Стрелец. Сборник № 2 | страница 31
13 мая было назначено последнее собрание. Лоренца уже уложила сундуки и баулы, потому что на раннее утро были заказаны лошади.
Все были печальны и нервны, как перед отъездом. По обыкновению, в комнату, где стоял стол с графином чистой воды, заперли «голубя» (на этот раз маленького Оскара Ховена, как и в день приезда Калиостро) и, прочитав молитвы, сначала спрашивали у него, видит ли он, что делается в зале, чтобы знать, готов ли он принять видения. По знаку Калиостро Шарлотта опустилась перед ним на колени, держа в руках карманные часики. Сам граф стоял у двери в маленькую комнату, чтобы лучше слышать ответы голубя.
— Видишь ли ты нас? — спрашивает граф.
— Вижу! — раздается из-за двери.
— Что делает Анна-Шарлотта?
— Стоит перед тобой на коленях, в руках у нее часы, на часах десять часов.
Все это вполне соответствовало происходившему.
— Что ты еще видишь?
За дверями было тихо.
— Что ты еще видишь?
Опять не было ответа. Все молчали и напряженно ждали. Шарлотта так и осталась, не вставая с колен. Вдруг в голубиной комнате нежно и внятно прозвучал поцелуй.
— О, небо! — прошептала Шарлотта.
Повременив, Калиостро снова спросил:
— Что ты видишь?
— Духа, он в белой одежде, на ней кровавый крест.
— Какое у него лицо, милостивое или гневное?
— Я не вижу, он закрыл лицо руками.
— Спроси об имени.
— Он молчит.
— Спроси еще раз.
— Он продолжает молчать.
— Спроси как следует.
— Он говорит… он говорит, что позабыл свое имя.
Калиостро побледнел и произнес дрожащим голосом:
— Что ты еще видишь?
Молчание.

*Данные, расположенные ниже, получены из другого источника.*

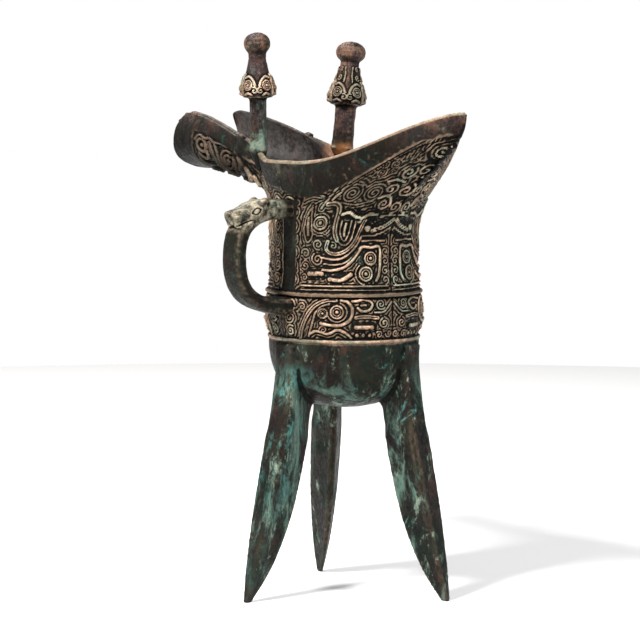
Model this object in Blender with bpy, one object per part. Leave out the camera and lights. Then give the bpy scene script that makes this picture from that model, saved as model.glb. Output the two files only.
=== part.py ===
"""A bronze libation cup on three blade legs, cast in one piece.

+Z is up and the origin is on the floor under the middle of the whole cup. The pointed tail runs to
+X, the open spout to -X, and the handle with its beast head stands out to -Y over one of the legs.
The shapes are worked out about the bowl's own axis, and the finished cup is then moved.
"""

import math

import bmesh
import bpy
import numpy as np
from mathutils import Vector

MM = 0.001

# The bowl.
WALL = 2.6 * MM
BODY_RADIUS = 30.0 * MM  # mean radius at the waist
BELLY_SWELL = 1.9 * MM  # how far the lower band swells past the waist
OVAL = 0.04  # the oval is this share longer along X, and as much shorter along Y
BOTTOM_HEIGHT = 75.0 * MM  # underside of the bowl
BAND_HEIGHT = 102.6 * MM  # lower edge of the lower decorated band
DIVIDER_HEIGHT = 121.6 * MM  # ridge between the two decorated bands
SHOULDER_HEIGHT = 143.0 * MM  # where the wall starts to flare
BAND_STEP = 0.4 * MM  # the plain bowl is set back this far under the band
RIDGE_WIDTH = 1.5 * MM
RIDGE_RISE = 0.6 * MM
BOTTOM_FULLNESS = 2.5  # exponent of the bowl's rounded underside, 2 is a plain ellipse

# The rim, which dips at the handle and rises to the spout and the tail.
RIM_HEIGHT = 173.4 * MM
RIM_HALF_WIDTH = 32.0 * MM
RIM_FLARE = 0.2
TAIL_LENGTH = 78.8 * MM
TAIL_RISE = 21.0 * MM
TAIL_RISE_START = 9.0 * MM
TAIL_RISE_SOFTNESS = 1.18
SPOUT_RISE = 18.5 * MM
SPOUT_RISE_START = 14.0 * MM
SPOUT_RISE_SOFTNESS = 0.8
RISE_OVERRUN = 6.0 * MM  # the rise levels off this far beyond each tip
TIP_ROUNDS = (5.0 * MM, 6.0 * MM)  # the rim's corners at tail and spout are rounded over this length
TIP_DROPS = (1.8 * MM, 2.2 * MM)  # and by this height

# The spout, a channel of U section.
SPOUT_ROOT = 50.0 * MM
SPOUT_LENGTH = 95.0 * MM
SPOUT_NOSE = 3.0 * MM  # the middle of the open end stands this far past its lips
ROOT_HALF_WIDTH = 20.0 * MM
ROOT_LIP = 17.6 * MM
TIP_HALF_WIDTH = 18.0 * MM
TIP_LIP = 13.2 * MM
ROOT_KEEL_DEPTH = 10.4 * MM  # the spout's underside lies this far below the rim's lowest height
TIP_KEEL_DEPTH = 6.1 * MM
KEEL_EASE = 2.5
WIDEST_SHARE = 0.5  # height of the channel's widest line, as a share of its depth
CHANNEL_FULLNESS = 2.3
LOWER_SHARE = 0.68  # share of the channel's outline that lies below its widest line
RIB_START = 14.5 * MM  # how far the wall keeps its upright course at the shoulder
RIB_END = 13.0 * MM  # how far it keeps the rim's own direction
TAIL_RIB_START = 19.0 * MM  # the same two under the tail
TAIL_RIB_END = 18.5 * MM
SPOUT_TURN_START = 20.0 * MM  # distance from the middle where the rim starts to lean to the spout
ROOT_ANGLE = math.radians(140)  # the spout takes in the bowl's wall from here to -X

# The legs: a flat outer face and an inner ridge.
LEG_ANGLES = (-90.0, 23.6, 156.0)
FOOT_RADIUS = 48.2 * MM
LEG_DEPTH = 16.8 * MM
LEG_HALF_WIDTH = 6.5 * MM
LEG_PROUD = 0.8 * MM  # the leg's face stands this far out of the bowl at its top
LEG_CURVE = 1.7  # how late the leg sweeps outwards
LEG_STRAIGHTENING = 0.78  # how much it stands up again towards the foot
DEPTH_TAPER = 4.0
WIDTH_TAPER = 3.0
FOOT_TAPER = 0.19  # share of the leg's section that is left at the floor

# The handle.
HANDLE_TOP_HEIGHT = 154.4 * MM
HANDLE_LOW_HEIGHT = 116.7 * MM
HANDLE_REACH = 52.7 * MM  # centre of the strap from the bowl's axis
STRAP_HALF_WIDTH = 5.6 * MM
STRAP_HALF_DEPTH = 3.0 * MM
HEAD_HALF_WIDTH = 6.2 * MM
HEAD_HALF_DEPTH = 4.3 * MM

# The two posts on the rim, each with a bell-shaped cap and a round knob.
POST_OFFSET = 29.8 * MM
POST_RADII = (3.8 * MM, 4.8 * MM)
POST_RISES = (50.6 * MM, 47.2 * MM)  # tops of the posts above the rim's lowest height
POST_LEANS = (1.0, 6.4)  # degrees towards +Y
POST_FOOT = 8.0 * MM
CAP_HEIGHT = 26.4 * MM
CAP_RADII = (7.6 * MM, 8.3 * MM)
KNOB_RADII = (5.9 * MM, 6.8 * MM)

# The bold relief.
RELIEF_RISE = 1.0 * MM
RELIEF_ROOT = 0.9 * MM
LINE_HALF_WIDTH = 1.05 * MM
BOSS_RADIUS = 2.6 * MM
SMALL_BOSS_RADIUS = 1.7 * MM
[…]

И снова нежно и внятно прозвучал поцелуй.
— Среди нас Иуда! — закричал на весь зал граф, смотря пылающим взглядом на Анну-Шарлотту.
Та закрыла лицо руками, поднялась среди общего смятения, но, когда, отведя руки, взглянула на неподвижного Калиостро, с криком: «Он сам» — упала на пол как бездыханная.
Лоренца долго не могла привыкнуть к петербургским белым ночам, она занавешивала тремя занавесками небольшие окна их квартиры близ Летнего сада, закрывалась с головою одеялом, даже прятала голову под подушку, напрасно: болезненная белизна, словно тонкий воздух или запах, проникала через все препятствия и томила душу, заставляла ныть сердце и кровь останавливаться.
— Ах, Александр, я не могу! — говорила графиня. — Мы живем слишком близко к полюсу!
На Калиостро целодневное светло не производило такого болезненного впечатления; наоборот, эти ночи нравились ему и удивляли его, как и все в этом странном городе. Ему даже казалось, что призрачный свет самое подходящее освещение для призрачного плоского города, где полные воды Невы и каналов, широкие, как реки, перспективы улиц, ровная зелень стриженых садов, низкое стеклянное небо и всегда чувствуемая близость болотного неподвижного моря — все заставляет бояться, что вот пробьют часы, петух закричит, — и все: и город, и река, и белоглазые люди исчезнут и обратятся в ровное водяное пространство, отражая желтизну ночного стеклянного неба. Все будет ровно, светло и сумрачно, как до сотворения мира, когда еще Дух не летал над бездной.